Sparse Matrix Multiplication

__global__ void SpMVCSRKernel(
    float* data,
    int*   col_index,
    int*   row_ptr,
    float* x,
    float* y,
    int    num_rows
) {
    int row = blockIdx.x * blockDim.x + threadIdx.x;

    if (row < num_rows) {
        float dot = 0.0f;

        int row_start = row_ptr[row];
        int row_end   = row_ptr[row + 1];

        for (int elem = row_start; elem < row_end; ++elem) {
            dot += x[col_index[elem]] * data[elem];
        }

        y[row] += dot;
    }
}

cuBLAS

cuBLAS stands for CUDA Basic Linear Algebra Subroutines.

It is NVIDIA’s highly optimized GPU implementation of the classic BLAS interface, targeting operations such as:

• Vector operations (Level-1 BLAS)
• Matrix-vector operations (Level-2 BLAS)
• Matrix-matrix operations (Level-3 BLAS, especially GEMM)

Programming Model

cuBLAS uses a handle-based API:

cublasHandle_t handle;
cublasCreate(&handle);

// cuBLAS calls

cublasDestroy(handle);

All cuBLAS operations require a valid cublasHandle_t, which stores execution context such as the CUDA stream and math mode.

Level-1 BLAS: Vector Dot Product

Compute the dot product of two vectors: \[ \text{result} = x^T y \]

cublasStatus_t cublasSdot(
    cublasHandle_t handle,
    int n,
    const float* x, int incx,
    const float* y, int incy,
    float* result
);

Key points:

• n is the number of elements
• incx, incy specify the stride between elements
• x and y must reside in device memory
• result is written to host memory

This is a basic building block for norms, projections, and reductions.

---

Level-2 BLAS: Matrix–Vector Multiplication

Compute: \[ y = \alpha A x + \beta y \]

cublasStatus_t cublasSgemv(
    cublasHandle_t handle,
    cublasOperation_t trans,
    int m, int n,
    const float* alpha,
    const float* A, int lda,
    const float* x, int incx,
    const float* beta,
    float* y, int incy
);

Key points:

• A is an \(m \times n\) matrix stored in column-major order
• trans controls whether A is transposed
• lda is the leading dimension of A
• All vectors and matrices are in device memory

This operation is common in iterative solvers and neural network layers.

---

Level-3 BLAS: Matrix–Matrix Multiplication (GEMM)

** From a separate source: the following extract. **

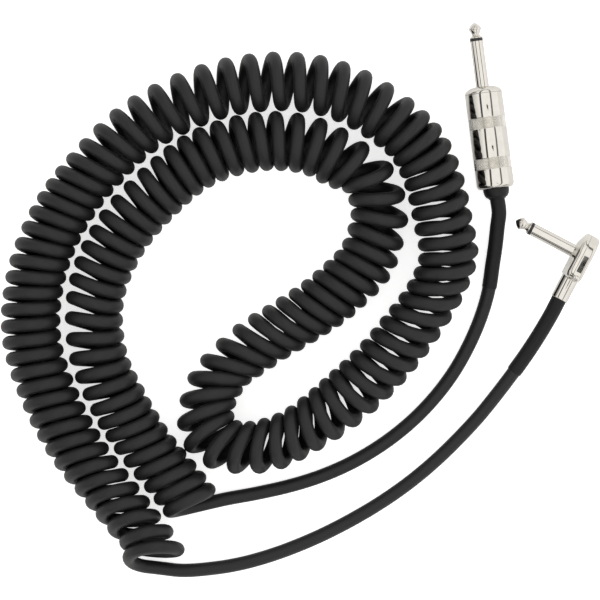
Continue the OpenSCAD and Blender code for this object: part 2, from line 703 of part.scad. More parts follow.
module angle_base()
    color([0.80, 0.79, 0.76])
        lay_angle()
            difference() {
                union() {
                    difference() {
                        intersection() {
                            head_body();
                            half_space(shaft_len - 1, shaft_len + seam_at);
                        }
                        head_room();
                    }
                    along_cord(ferrule_r, face_end, ferrule_reach);
                    screw_post(0);
                }
                along_cord(ferrule_bore_r, face_end - 1, ferrule_reach + 1);
                rod(root_r + seat_gap, shaft_len - 1, floor_at + 1);
                screw_hole(screw_d / 2 + seat_gap);
            }

module angle_cover()
    color([0.80, 0.79, 0.76])
        lay_angle()
            difference() {
                intersection() {
                    head_body();
                    half_space(shaft_len + seam_at, head_back + 1);
                }
                head_room();
                screw_post(seat_gap);
                along_cord(ferrule_r + seat_gap, face_end - seat_gap, ferrule_reach);
                screw_hole(screw_d / 2 + running_gap);
                at_screw()
                    rod(screw_head_d / 2 + running_gap, 0, screw_head_h);
            }

recess_len = 1.6;       // cross recess in the screw's head
recess_w = 0.4;

module angle_cover_screw() {
    head_round = screw_head_h * 0.6;
    rim = screw_head_h - head_round;
    color([0.80, 0.79, 0.76])
        lay_angle()
            at_screw()
                difference() {
                    turned(concat(
                        [[0, -screw_len], [screw_d / 2, -screw_len], [screw_d / 2, 0],
                         [screw_head_d / 2, 0], [screw_head_d / 2, rim]],
                        arc([screw_head_d / 2 - head_round, rim], head_round, 0, 90),
                        [[0, screw_head_h]]));
                    for (turn = [0, 90])
                        rotate([0, 0, turn])
                            translate([-recess_len / 2, -recess_w / 2, rim])
                                cube([recess_len, recess_w, screw_head_h]);
                }
}

module angle_rear_washer()
    color([0.55, 0.33, 0.18])
        lay_angle()
            rear_washer(shaft_r + washer_rim, angle_washer_at, angle_lug_at);

// Flat lug, whose tongue reaches towards the cord
module angle_tip_lug()
    color([0.83, 0.80, 0.72])
        lay_angle() {
            tube(lug_eye_d / 2, rod_r + seat_gap, angle_lug_at, angle_lug_end);
            translate([-angle_lug_reach, -lug_w / 2, angle_lug_at])
                cube([angle_lug_reach - rod_r - wire_step, lug_w, lug_t]);
        }

// Clamp held under the barrel's flange, with a strip under the cord and crimped tabs
module angle_cable_clamp()
    color([0.83, 0.80, 0.72])
        lay_angle() {
            tube(shaft_r + clamp_rim, root_r + seat_gap, floor_at, flange_at);
            translate([-clamp_end, -clamp_w / 2, floor_at])
                cube([clamp_end - shaft_r - clamp_rim / 2, clamp_w, angle_clamp_t]);
            translate([-angle_tab_reach, 0, cord_at])
                rotate([0, -90, 0])
                    rotate([0, 0, -90])
                        crimped_tabs(angle_clamp_t, angle_tab_w);
        }

module angle_sleeve()
    color([0.14, 0.14, 0.15])
        sleeve_tube(angle_points, angle_sleeve_from, angle_sleeve_to,
                    angle_sleeve_r, cord_seat_r, tail_sides);

angle_core_end = [-angle_lug_reach - lug_t, 0, cord_at + core_rise];

module angle_shield_pigtail()
    color([0.72, 0.42, 0.22])
        lay_angle()
            wire([-angle_jacket_reach + wire_step, 1, cord_at + pigtail_low + wire_step],
                 [-shaft_r - flange_rim - pigtail_d / 2, 1, flange_at + strip_step + pigtail_d / 2],
                 pigtail_d / 2);

module angle_core_insulation()
    color([0.90, 0.90, 0.88])
        lay_angle()
            wire([-angle_jacket_reach, 0, cord_at + core_rise], angle_core_end, core_d / 2);

module angle_core_wire()
    color([0.72, 0.42, 0.22])
        lay_angle()
            wire(angle_core_end + [wire_step, 0, 0],
                 [-lug_eye_d / 2 - lug_t, 0, angle_lug_end + wire_d / 2], wire_d / 2);

// ---- Cord ----

module straight_tail()
    color([0.13, 0.13, 0.14])
        cord_tube(straight_points, [for (p = straight_points) up], cord_r, tail_sides);

module curly_cord()
    color([0.13, 0.13, 0.14])
        cord_tube(coil_points, coil_lifts, cord_r, curl_sides);

module angle_tail()
    color([0.13, 0.13, 0.14])
        cord_tube(angle_points, [for (p = angle_points) up], cord_r, tail_sides);

// ---- Nodes ----

straight_tip();
straight_tip_insulator();
straight_core_tube();
straight_barrel();
straight_rear_washer();
straight_tip_lug();
straight_cable_clamp();
straight_shell();
straight_liner();
straight_strain_relief();
straight_sleeve();
straight_shield_pigtail();
straight_core_insulation();
straight_core_wire();
angle_tip();
angle_tip_insulator();
angle_core_tube();
angle_barrel();
angle_base();
angle_cover();
angle_cover_screw();
angle_rear_washer();
angle_tip_lug();
angle_cable_clamp();
angle_sleeve();
angle_shield_pigtail();
angle_core_insulation();
angle_core_wire();
straight_tail();
curly_cord();
angle_tail();
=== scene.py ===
"""Looks of a curly instrument cord with a straight and a right-angle 6.35 mm jack plug.

Every size is in millimetres until a mesh is made, and every mesh is in metres in the CAD frame.
A plug's own axes are: z from its nose to its rear, y up, x to the side.
"""

import logging
import math
from dataclasses import dataclass, field
from enum import Enum
from functools import partial
from typing import Callable, Iterable, Sequence

import bmesh
import bpy
import numpy as np
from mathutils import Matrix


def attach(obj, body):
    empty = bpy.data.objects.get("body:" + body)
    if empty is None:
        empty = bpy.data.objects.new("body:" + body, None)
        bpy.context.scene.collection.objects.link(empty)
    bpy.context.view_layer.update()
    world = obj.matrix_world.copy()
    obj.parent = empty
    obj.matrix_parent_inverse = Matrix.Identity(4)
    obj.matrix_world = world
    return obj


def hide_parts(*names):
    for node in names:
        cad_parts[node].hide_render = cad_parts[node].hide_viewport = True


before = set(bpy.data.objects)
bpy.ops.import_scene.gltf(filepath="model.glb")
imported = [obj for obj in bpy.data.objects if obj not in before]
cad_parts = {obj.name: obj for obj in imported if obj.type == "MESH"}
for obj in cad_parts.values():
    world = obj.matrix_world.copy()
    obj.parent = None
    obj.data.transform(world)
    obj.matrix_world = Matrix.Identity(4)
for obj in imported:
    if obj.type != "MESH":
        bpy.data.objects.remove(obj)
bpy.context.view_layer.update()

MM = 0.001
UP = np.array([0.0, 0.0, 1.0])
TURNED_UV = "turned"
CORD_UV = "along"
Point = tuple[float, float, float]
Outline = list[tuple[float, float]]
log = logging.getLogger("cable")


# ---------------------------------------------------------------------------------------------
# Small helpers
# ---------------------------------------------------------------------------------------------


class Body(Enum):
    """The rigid bodies that pieces ride on."""

    CABLE = "cable"
    STRAIN_RELIEF = "strain_relief"
    SHELL = "shell"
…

Compute: \[ C = \alpha A B + \beta C \]

cublasStatus_t cublasSgemm(
    cublasHandle_t handle,
    cublasOperation_t transA,
    cublasOperation_t transB,
    int m, int n, int k,
    const float* alpha,
    const float* A, int lda,
    const float* B, int ldb,
    const float* beta,
    float* C, int ldc
);

Key points:

• This is the most important cuBLAS API
• A, B, C are all stored in column-major layout
• m, n, k define matrix shapes
• Internally uses tiling, shared memory, and Tensor Cores (when available)

GEMM is the performance backbone of deep learning and scientific computing.